Print every line of the listing exactly, please.

Provided records:
--------

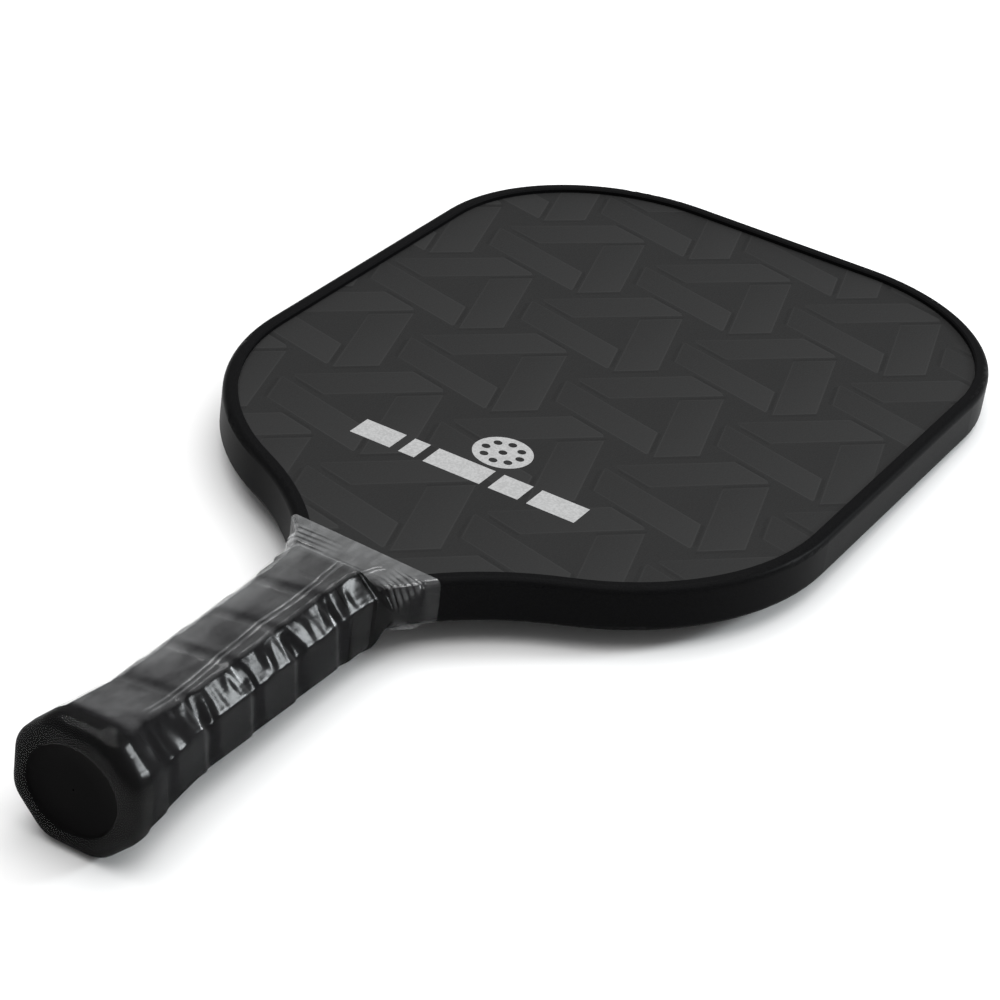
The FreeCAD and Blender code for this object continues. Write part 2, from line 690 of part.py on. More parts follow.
def sleeve_roll(clear):
    """Sections of the sleeve's roll round the rim, a quarter circle outside the cap's own."""
    stations = []
    for step in range(ROLL_STEPS + 1):
        angle = math.pi / 2 * step / ROLL_STEPS
        back = f"( rim_rounding + {clear} ) * {math.cos(angle):.4f}"
        inset = f"rim_rounding - ( rim_rounding + {clear} ) * {math.sin(angle):.4f}"
        stations.append((f"rim_rounding - rim_height - {back}", handle_octagon(1, inset)))
    return stations


def sleeve_stations(skin):
    """Sections of the shrink sleeve's surface, skin outside the slack over what it covers."""
    clear = f"( sleeve_gap + {skin} )"
    on_wrap = handle_octagon(0, f"0 - {clear}")
    on_tape = handle_octagon(0, f"0 - finish_thickness - {clear}")
    stations = sleeve_roll(clear) + flare_stations(f"0 - {clear}")
    stations.append((f"finish_start - {SLEEVE_BEFORE_TAPE}", on_wrap))
    stations.append((f"finish_start - {SLEEVE_PAST_TAPE}", on_tape))
    stations.append((f"finish_end + {SLEEVE_PAST_TAPE}", on_tape))
    lip = f"guard_half_height + {clear}"
    x, half_width, rise, corner = SLEEVE_SHOULDER
    stations.append((str(x), octagon(f"{half_width} + {clear}", f"{lip} + {rise}", str(corner))))
    for x, rise in SLEEVE_THROAT:
        edge = half_width_at(x, size["guard_reach"]) + size["sleeve_gap"]
        stations.append((str(x), octagon(f"{edge:.3f} + {clear}", f"{lip} + {rise}", SLEEVE_CORNER)))
    return stations


def shrink_sleeve():
    """The clear film shrunk over the whole handle and the guard's ends."""
    body = new_body("shrink_sleeve")
    loft(body, "AdditiveLoft", "sleeve_outside", sleeve_stations("sleeve_thickness"))
    loft(body, "SubtractiveLoft", "sleeve_inside", sleeve_stations("0"))
    opening = new_sketch(body, "sleeve_opening", "YZ_Plane", "0")
    draw_oval(opening, "end_half_width", "end_half_height")
    pocket(body, opening, "2 * rim_height")


# ---------------------------------------------------------------- staples

def cut_box(body, name, x, y, z, length, width, height):
    """Cut a box from a body; x, y and z are the box's lowest corner."""
    feature = body.newObject("PartDesign::SubtractiveBox", name)
    bind(feature, Length=length, Width=width, Height=height)
    bind(feature, Placement__Base__x=x, Placement__Base__y=y, Placement__Base__z=z)


def staple_boxes(side):
    """Crown and two legs of a staple: lowest corner and size of each box, as expressions."""
    low = "staple_top - staple_wire" if side > 0 else "0 - staple_top"
    leg_low = "staple_top - staple_wire - staple_leg" if side > 0 else "staple_wire - staple_top"
    left = "0 - staple_crown / 2"
    right = "staple_crown / 2 - staple_wire"
    return {
        "crown": ("staple_x", left, low, "staple_wire", "staple_crown", "staple_wire"),
        "left": ("staple_x", left, leg_low, "staple_wire", "staple_wire", "staple_leg"),
        "right": ("staple_x", right, leg_low, "staple_wire", "staple_wire", "staple_leg"),
    }


def butt_cap_staples(cap, wrap, pallets):
    """Two staples that hold the cap to the pallets, and the holes that they make."""
    staples = []
    for side, label, pallet in ((1, "front", pallets[0]), (-1, "back", pallets[1])):
        boxes = []
        for part, box in staple_boxes(side).items():
            x, y, z, length, width, height = box
            solid = doc.addObject("Part::Box", f"staple_{label}_{part}")
            bind(solid, Length=length, Width=width, Height=height)
            bind(solid, Placement__Base__x=x, Placement__Base__y=y, Placement__Base__z=z)
            boxes.append(solid)
            cut_box(cap, f"cap_{label}_{part}", *box)
            if part == "crown":
                cut_box(wrap, f"wrap_{label}_{part}", *box)
            else:
                cut_box(pallet, f"pallet_{label}_{part}", *box)
        staple = doc.addObject("Part::MultiFuse", f"staple_{label}")
        staple.Shapes = boxes
        staples.append(staple)
    group = node("butt_cap_staples", doc.addObject("Part::Compound", "butt_cap_staples"))
    group.Links = staples


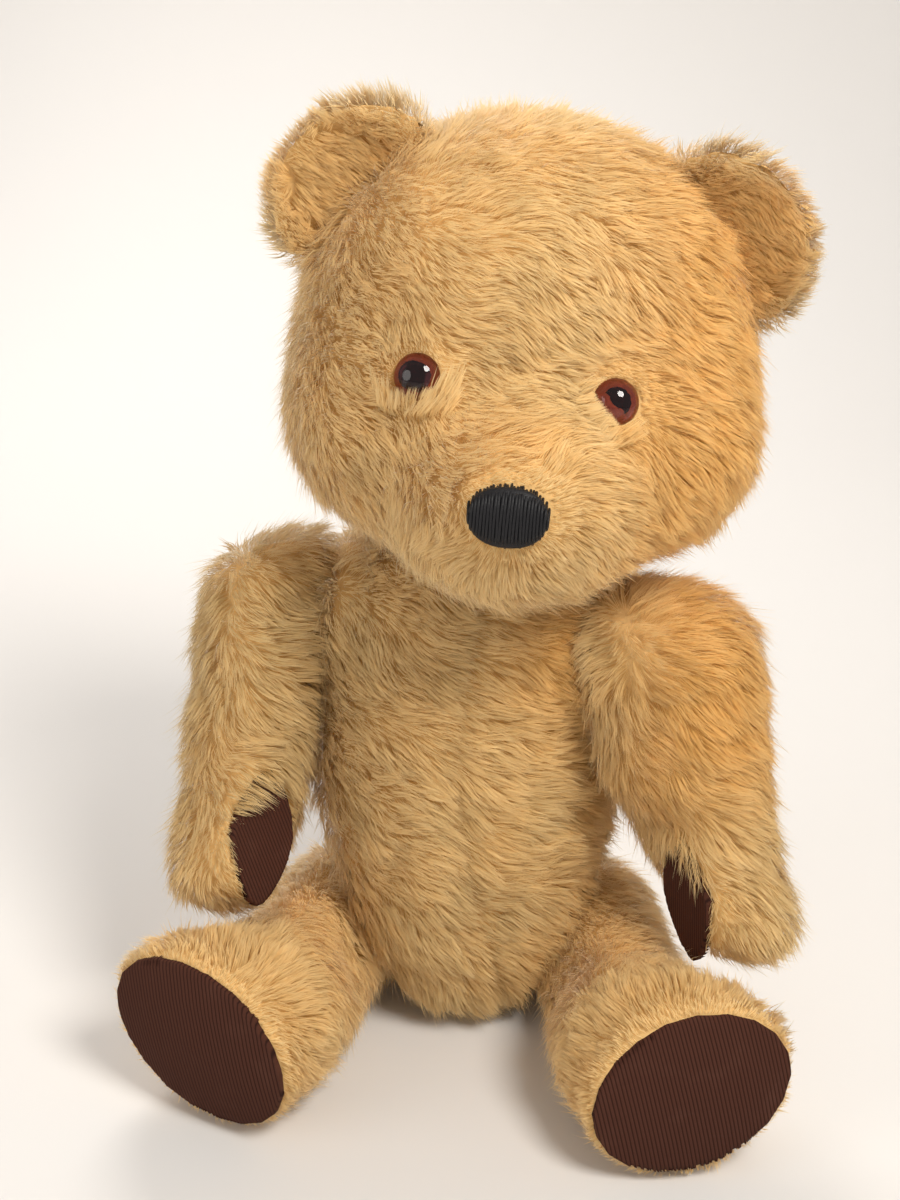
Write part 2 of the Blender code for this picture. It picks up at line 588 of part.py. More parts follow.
def build():
    for item in list(bpy.data.objects):
        bpy.data.objects.remove(item, do_unlink=True)
    pelt = add_material("mohair", (0.62, 0.40, 0.17), 0.90)
    cotton = add_material("brown_cotton", (0.070, 0.028, 0.022), 0.85)
    amber = add_material("amber_plastic", (0.22, 0.03, 0.015), 0.08)
    black = add_material("black_plastic", (0.008, 0.007, 0.007), 0.20)
    thread = add_material("black_thread", (0.010, 0.009, 0.009), 0.55)
    board = add_material("hardboard", (0.24, 0.13, 0.06), 0.70)
    steel = add_material("steel", (0.55, 0.55, 0.53), 0.30, 1.0)

    root = add_pivot("seat", (0, 0, 0))
    torso_piece = torso(pelt, root)

    neck = add_pivot("neck", NECK_PIVOT)
    head_piece = head("head", pelt, neck)
    head_cutter = head("head_swollen", None, neck, GAP, 0.0)
    for side, sign in (("right", -1), ("left", 1)):
        ear(side, sign, head_cutter, pelt, neck)
    for side, aim in zip(("right", "left"), EYE_AIM):
        eye(side, aim, amber, black, steel, head_piece, neck)
    nose(thread, neck)
    joint_stack("neck", NECK_PIVOT, (0, 0, 1), NECK_DISC_RADIUS, board, steel, head_piece, torso_piece,
                neck, root)

    for side, (place, axis) in SHOULDERS.items():
        pivot = add_pivot("shoulder_" + side, place)
        down = turned_about((0, 0, -1), (1, 0, 0), -ARM_FORWARD[side])
        place, axis, way = limb_frame(place, axis, down)
        front = unit(np.array([0, -1, 0]) - axis * -axis[1] - way * -way[1])
        piece, at, palm, long_way = arm(side, (place, axis, way, front), pelt, pivot)
        pad("paw_pad_" + side, piece, at, palm, long_way, PALM_HALF_LENGTH, PALM_HALF_WIDTH, 0.35,
            0.0, cotton, pivot)
        joint_stack("shoulder_" + side, place, axis, SHOULDER_DISC_RADIUS, board, steel, piece, torso_piece,
                    pivot, root)

    for side, (place, axis) in HIPS.items():
        pivot = add_pivot("hip_" + side, place)
        sign = 1 if side == "left" else -1
        splay = math.radians(LEG_SPLAY[side])
        forward = (sign * math.sin(splay), -math.cos(splay), math.tan(math.radians(LEG_RISE)))
        place, axis, way = limb_frame(place, axis, forward)
        toe = np.cross(way, axis)
        toe = toe * np.sign(toe[2])
        piece, sole, normal, long_way = leg(side, (place, axis, way, toe), pelt, pivot)
        pad("foot_pad_" + side, piece, sole, normal, long_way, SOLE_HALF_LENGTH, SOLE_HALF_WIDTH, 0.06,
            SOLE_DOME, cotton, pivot)
        joint_stack("hip_" + side, place, axis, HIP_DISC_RADIUS, board, steel, piece, torso_piece,
                    pivot, root)


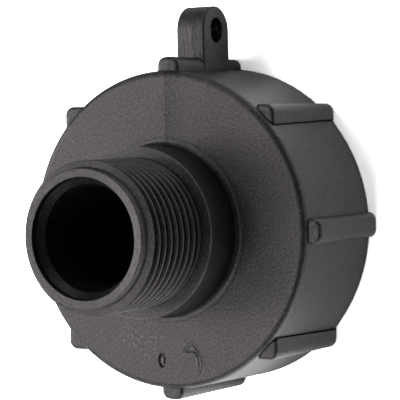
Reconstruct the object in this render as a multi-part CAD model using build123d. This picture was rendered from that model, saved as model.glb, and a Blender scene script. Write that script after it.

--------

Finished exercise:
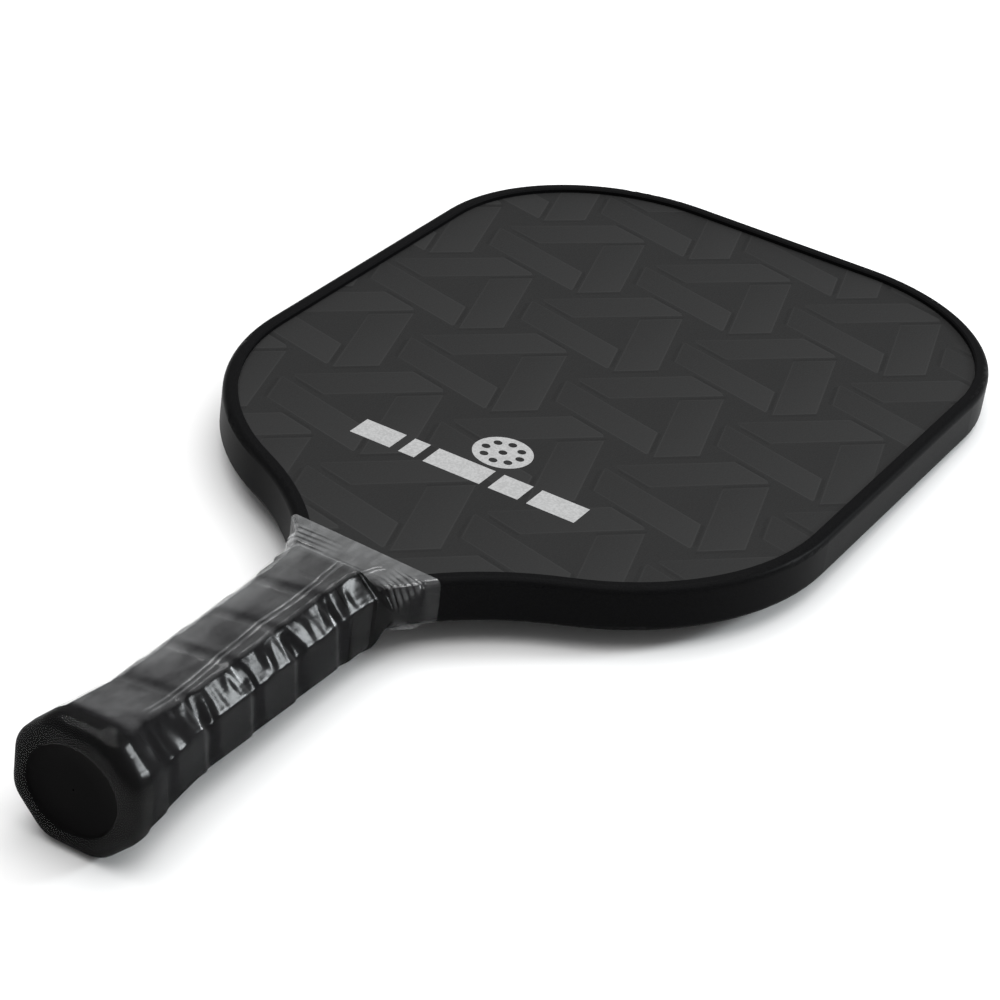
The FreeCAD and Blender code for this object continues. Write part 2, from line 690 of part.py on. More parts follow.
def sleeve_roll(clear):
    """Sections of the sleeve's roll round the rim, a quarter circle outside the cap's own."""
    stations = []
    for step in range(ROLL_STEPS + 1):
        angle = math.pi / 2 * step / ROLL_STEPS
        back = f"( rim_rounding + {clear} ) * {math.cos(angle):.4f}"
        inset = f"rim_rounding - ( rim_rounding + {clear} ) * {math.sin(angle):.4f}"
        stations.append((f"rim_rounding - rim_height - {back}", handle_octagon(1, inset)))
    return stations


def sleeve_stations(skin):
    """Sections of the shrink sleeve's surface, skin outside the slack over what it covers."""
    clear = f"( sleeve_gap + {skin} )"
    on_wrap = handle_octagon(0, f"0 - {clear}")
    on_tape = handle_octagon(0, f"0 - finish_thickness - {clear}")
    stations = sleeve_roll(clear) + flare_stations(f"0 - {clear}")
    stations.append((f"finish_start - {SLEEVE_BEFORE_TAPE}", on_wrap))
    stations.append((f"finish_start - {SLEEVE_PAST_TAPE}", on_tape))
    stations.append((f"finish_end + {SLEEVE_PAST_TAPE}", on_tape))
    lip = f"guard_half_height + {clear}"
    x, half_width, rise, corner = SLEEVE_SHOULDER
    stations.append((str(x), octagon(f"{half_width} + {clear}", f"{lip} + {rise}", str(corner))))
    for x, rise in SLEEVE_THROAT:
        edge = half_width_at(x, size["guard_reach"]) + size["sleeve_gap"]
        stations.append((str(x), octagon(f"{edge:.3f} + {clear}", f"{lip} + {rise}", SLEEVE_CORNER)))
    return stations


def shrink_sleeve():
    """The clear film shrunk over the whole handle and the guard's ends."""
    body = new_body("shrink_sleeve")
    loft(body, "AdditiveLoft", "sleeve_outside", sleeve_stations("sleeve_thickness"))
    loft(body, "SubtractiveLoft", "sleeve_inside", sleeve_stations("0"))
    opening = new_sketch(body, "sleeve_opening", "YZ_Plane", "0")
    draw_oval(opening, "end_half_width", "end_half_height")
    pocket(body, opening, "2 * rim_height")


# ---------------------------------------------------------------- staples

def cut_box(body, name, x, y, z, length, width, height):
    """Cut a box from a body; x, y and z are the box's lowest corner."""
    feature = body.newObject("PartDesign::SubtractiveBox", name)
    bind(feature, Length=length, Width=width, Height=height)
    bind(feature, Placement__Base__x=x, Placement__Base__y=y, Placement__Base__z=z)


def staple_boxes(side):
    """Crown and two legs of a staple: lowest corner and size of each box, as expressions."""
    low = "staple_top - staple_wire" if side > 0 else "0 - staple_top"
    leg_low = "staple_top - staple_wire - staple_leg" if side > 0 else "staple_wire - staple_top"
    left = "0 - staple_crown / 2"
    right = "staple_crown / 2 - staple_wire"
    return {
        "crown": ("staple_x", left, low, "staple_wire", "staple_crown", "staple_wire"),
        "left": ("staple_x", left, leg_low, "staple_wire", "staple_wire", "staple_leg"),
        "right": ("staple_x", right, leg_low, "staple_wire", "staple_wire", "staple_leg"),
    }


def butt_cap_staples(cap, wrap, pallets):
    """Two staples that hold the cap to the pallets, and the holes that they make."""
    staples = []
    for side, label, pallet in ((1, "front", pallets[0]), (-1, "back", pallets[1])):
        boxes = []
        for part, box in staple_boxes(side).items():
            x, y, z, length, width, height = box
            solid = doc.addObject("Part::Box", f"staple_{label}_{part}")
            bind(solid, Length=length, Width=width, Height=height)
            bind(solid, Placement__Base__x=x, Placement__Base__y=y, Placement__Base__z=z)
            boxes.append(solid)
            cut_box(cap, f"cap_{label}_{part}", *box)
            if part == "crown":
                cut_box(wrap, f"wrap_{label}_{part}", *box)
            else:
                cut_box(pallet, f"pallet_{label}_{part}", *box)
        staple = doc.addObject("Part::MultiFuse", f"staple_{label}")
        staple.Shapes = boxes
        staples.append(staple)
    group = node("butt_cap_staples", doc.addObject("Part::Compound", "butt_cap_staples"))
    group.Links = staples


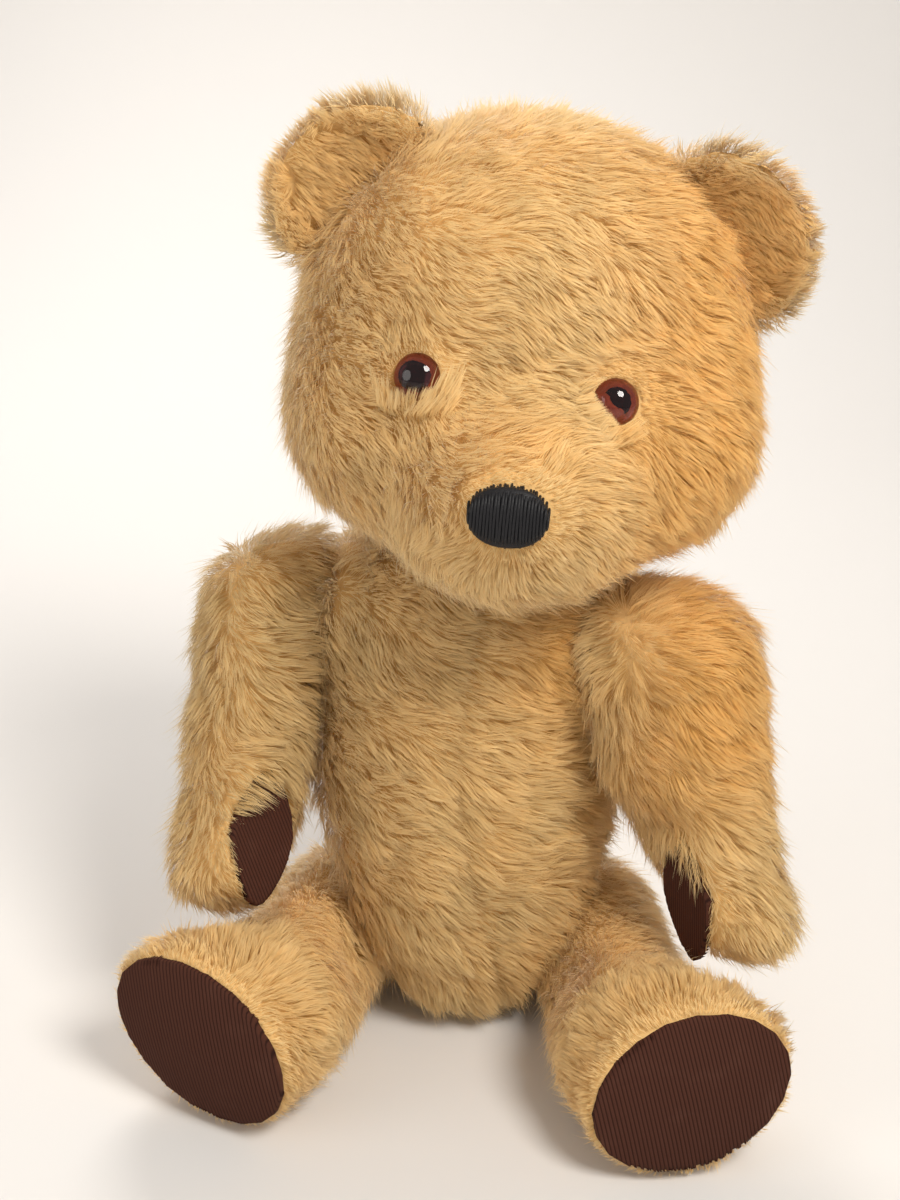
Write part 2 of the Blender code for this picture. It picks up at line 588 of part.py. More parts follow.
def build():
    for item in list(bpy.data.objects):
        bpy.data.objects.remove(item, do_unlink=True)
    pelt = add_material("mohair", (0.62, 0.40, 0.17), 0.90)
    cotton = add_material("brown_cotton", (0.070, 0.028, 0.022), 0.85)
    amber = add_material("amber_plastic", (0.22, 0.03, 0.015), 0.08)
    black = add_material("black_plastic", (0.008, 0.007, 0.007), 0.20)
    thread = add_material("black_thread", (0.010, 0.009, 0.009), 0.55)
    board = add_material("hardboard", (0.24, 0.13, 0.06), 0.70)
    steel = add_material("steel", (0.55, 0.55, 0.53), 0.30, 1.0)

    root = add_pivot("seat", (0, 0, 0))
    torso_piece = torso(pelt, root)

    neck = add_pivot("neck", NECK_PIVOT)
    head_piece = head("head", pelt, neck)
    head_cutter = head("head_swollen", None, neck, GAP, 0.0)
    for side, sign in (("right", -1), ("left", 1)):
        ear(side, sign, head_cutter, pelt, neck)
    for side, aim in zip(("right", "left"), EYE_AIM):
        eye(side, aim, amber, black, steel, head_piece, neck)
    nose(thread, neck)
    joint_stack("neck", NECK_PIVOT, (0, 0, 1), NECK_DISC_RADIUS, board, steel, head_piece, torso_piece,
                neck, root)

    for side, (place, axis) in SHOULDERS.items():
        pivot = add_pivot("shoulder_" + side, place)
        down = turned_about((0, 0, -1), (1, 0, 0), -ARM_FORWARD[side])
        place, axis, way = limb_frame(place, axis, down)
        front = unit(np.array([0, -1, 0]) - axis * -axis[1] - way * -way[1])
        piece, at, palm, long_way = arm(side, (place, axis, way, front), pelt, pivot)
        pad("paw_pad_" + side, piece, at, palm, long_way, PALM_HALF_LENGTH, PALM_HALF_WIDTH, 0.35,
            0.0, cotton, pivot)
        joint_stack("shoulder_" + side, place, axis, SHOULDER_DISC_RADIUS, board, steel, piece, torso_piece,
                    pivot, root)

    for side, (place, axis) in HIPS.items():
        pivot = add_pivot("hip_" + side, place)
        sign = 1 if side == "left" else -1
        splay = math.radians(LEG_SPLAY[side])
        forward = (sign * math.sin(splay), -math.cos(splay), math.tan(math.radians(LEG_RISE)))
        place, axis, way = limb_frame(place, axis, forward)
        toe = np.cross(way, axis)
        toe = toe * np.sign(toe[2])
        piece, sole, normal, long_way = leg(side, (place, axis, way, toe), pelt, pivot)
        pad("foot_pad_" + side, piece, sole, normal, long_way, SOLE_HALF_LENGTH, SOLE_HALF_WIDTH, 0.06,
            SOLE_DOME, cotton, pivot)
        joint_stack("hip_" + side, place, axis, HIP_DISC_RADIUS, board, steel, piece, torso_piece,
                    pivot, root)


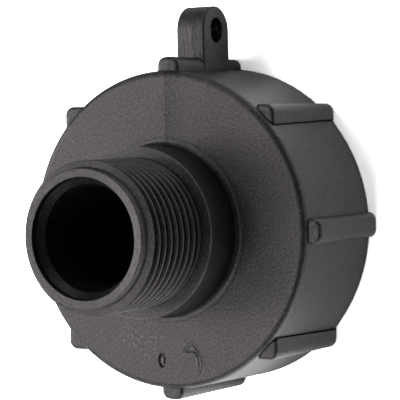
Reconstruct the object in this render as a multi-part CAD model using build123d. This picture was rendered from that model, saved as model.glb, and a Blender scene script. Write that script after it.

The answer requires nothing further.